• [Goal]: Copy all the material below, exactly as it stands.

** Start of Data segment **

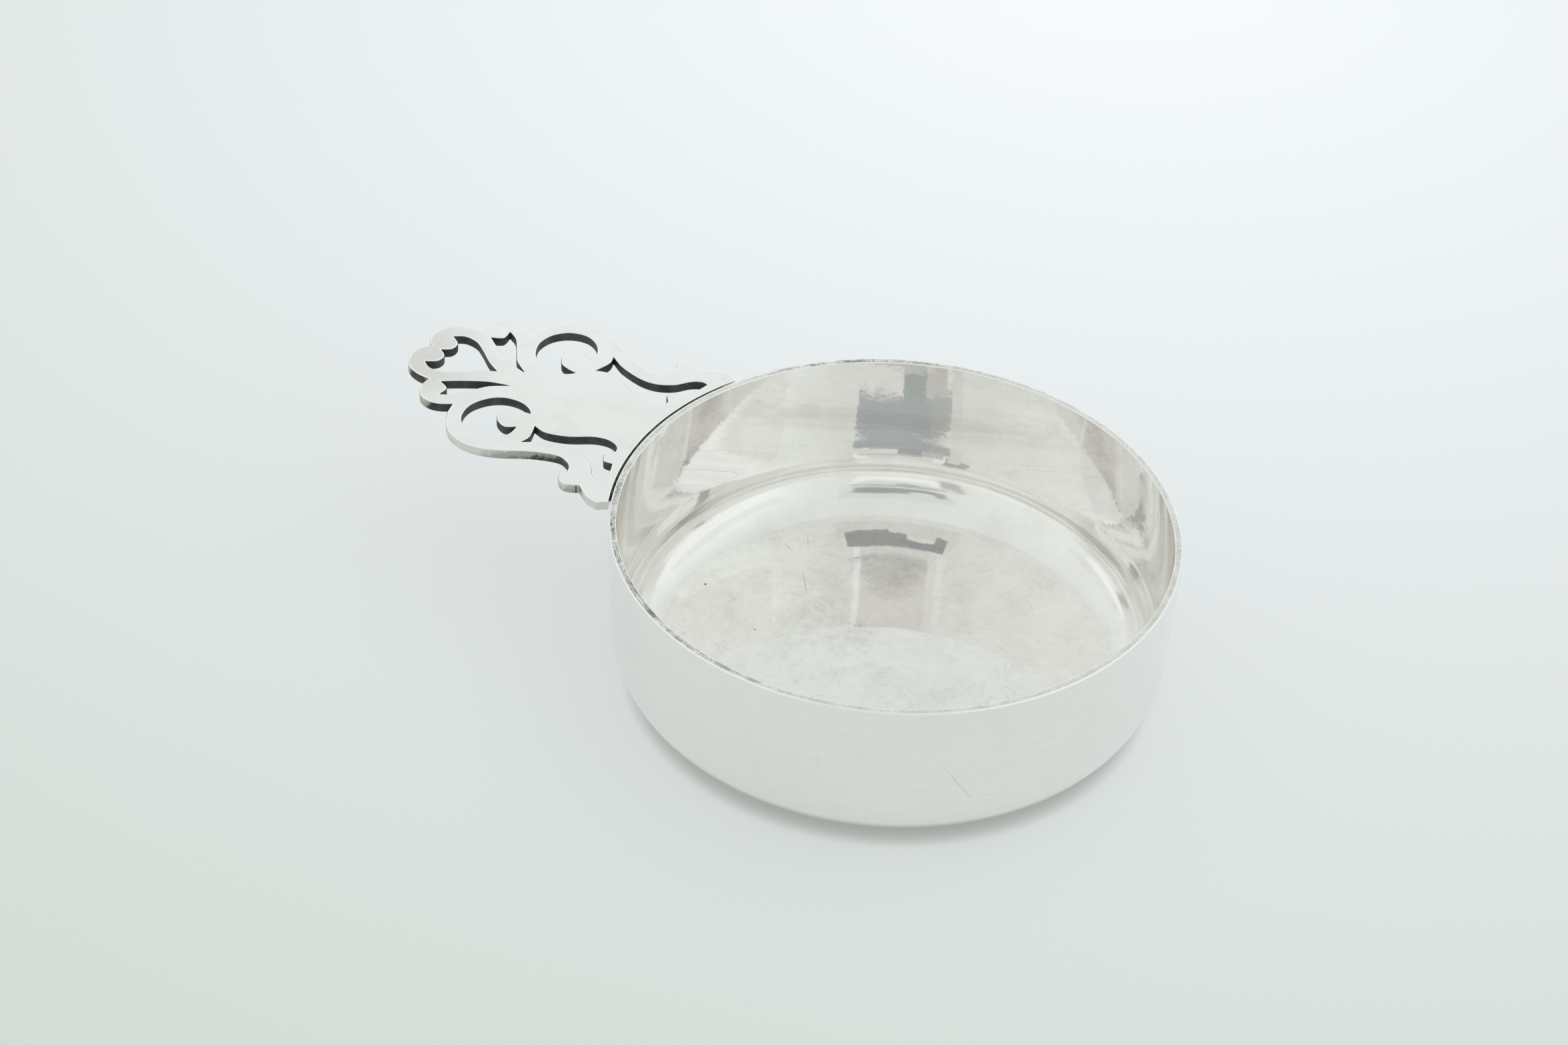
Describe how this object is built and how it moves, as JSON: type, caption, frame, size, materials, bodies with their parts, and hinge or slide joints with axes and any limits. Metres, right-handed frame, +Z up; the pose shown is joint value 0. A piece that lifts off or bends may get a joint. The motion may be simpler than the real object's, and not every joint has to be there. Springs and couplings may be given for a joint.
{
  "type": "porridge bowl",
  "caption": "Round straight-sided silver porridge bowl with a flat pierced scroll handle soldered on level with the rim.",
  "frame": {"origin": "middle of the footprint on the table: halfway between the handle's tip and the far side of the rim, on the plane of the foot ring", "axes": "+Z up along the bowl's axis, -X along the handle away from the bowl, +Y to the handle's side"},
  "size_m": [0.1896, 0.127, 0.0407],
  "materials": {
    "silver": "polished sterling silver with fine scratches and light tarnish",
    "solder": "tarnished hard silver solder in a sunk seam"
  },
  "bodies": {
    "root": {"bowl": "silver", "handle": "silver", "handle_solder": "solder"}
  },
  "joints": []
}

** End of Data segment **

• [Task result]:
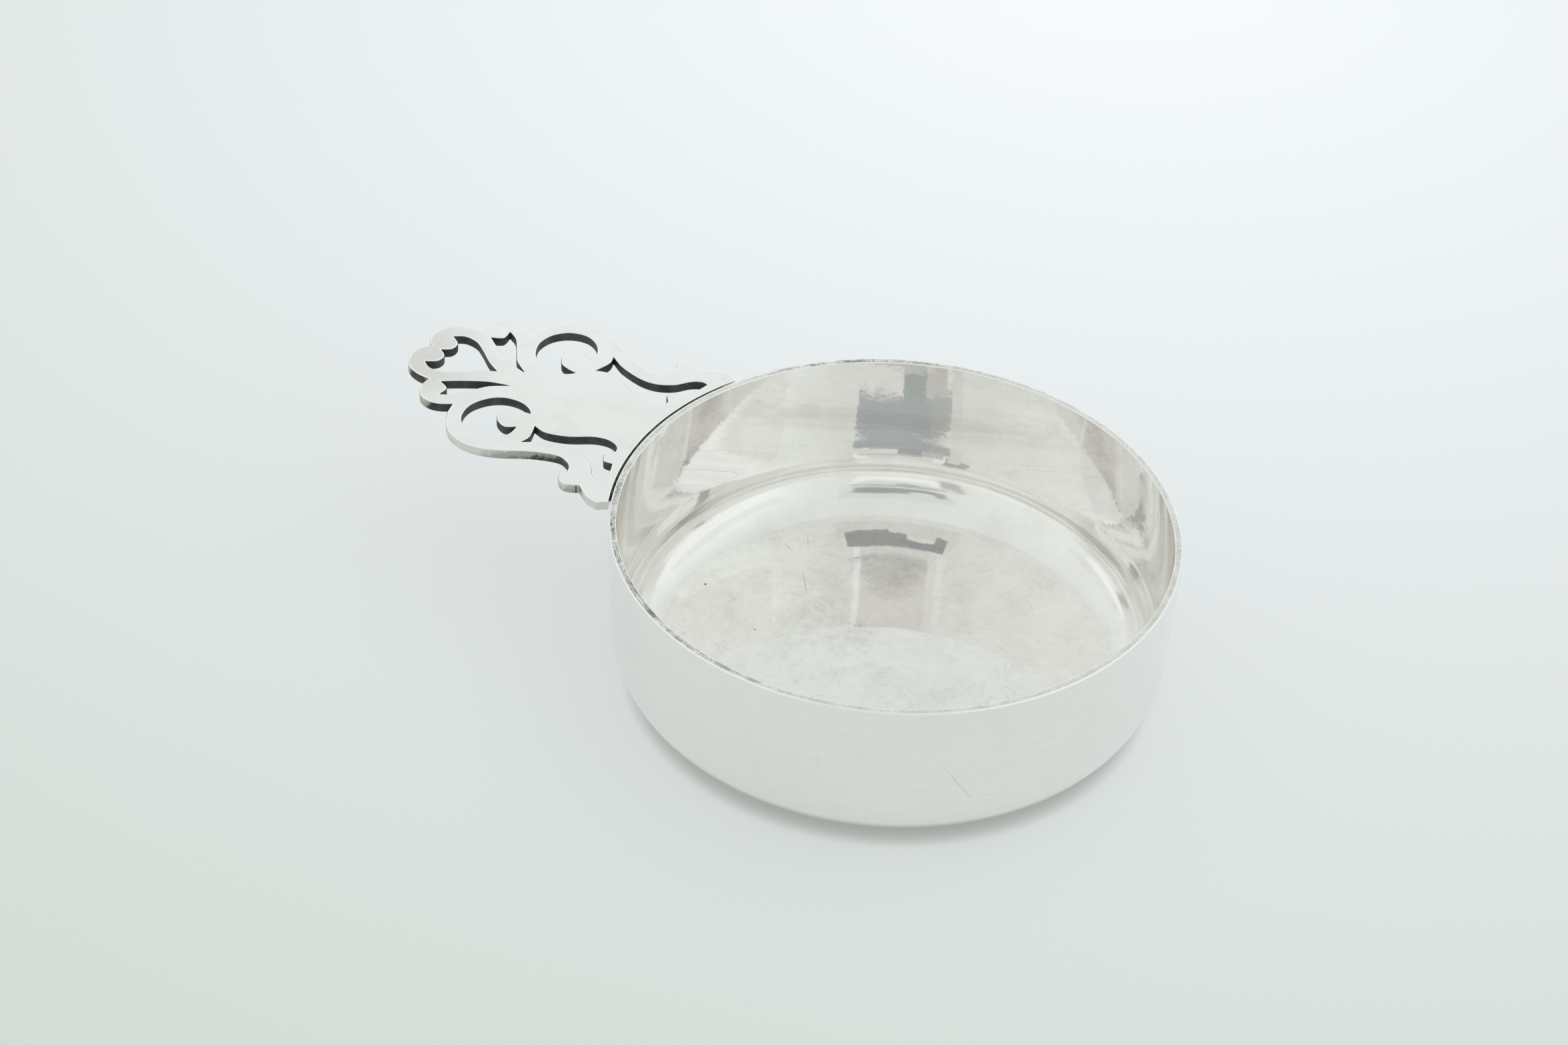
Describe how this object is built and how it moves, as JSON: type, caption, frame, size, materials, bodies with their parts, and hinge or slide joints with axes and any limits. Metres, right-handed frame, +Z up; the pose shown is joint value 0. A piece that lifts off or bends may get a joint. The motion may be simpler than the real object's, and not every joint has to be there. Springs and couplings may be given for a joint.
{
  "type": "porridge bowl",
  "caption": "Round straight-sided silver porridge bowl with a flat pierced scroll handle soldered on level with the rim.",
  "frame": {"origin": "middle of the footprint on the table: halfway between the handle's tip and the far side of the rim, on the plane of the foot ring", "axes": "+Z up along the bowl's axis, -X along the handle away from the bowl, +Y to the handle's side"},
  "size_m": [0.1896, 0.127, 0.0407],
  "materials": {
    "silver": "polished sterling silver with fine scratches and light tarnish",
    "solder": "tarnished hard silver solder in a sunk seam"
  },
  "bodies": {
    "root": {"bowl": "silver", "handle": "silver", "handle_solder": "solder"}
  },
  "joints": []
}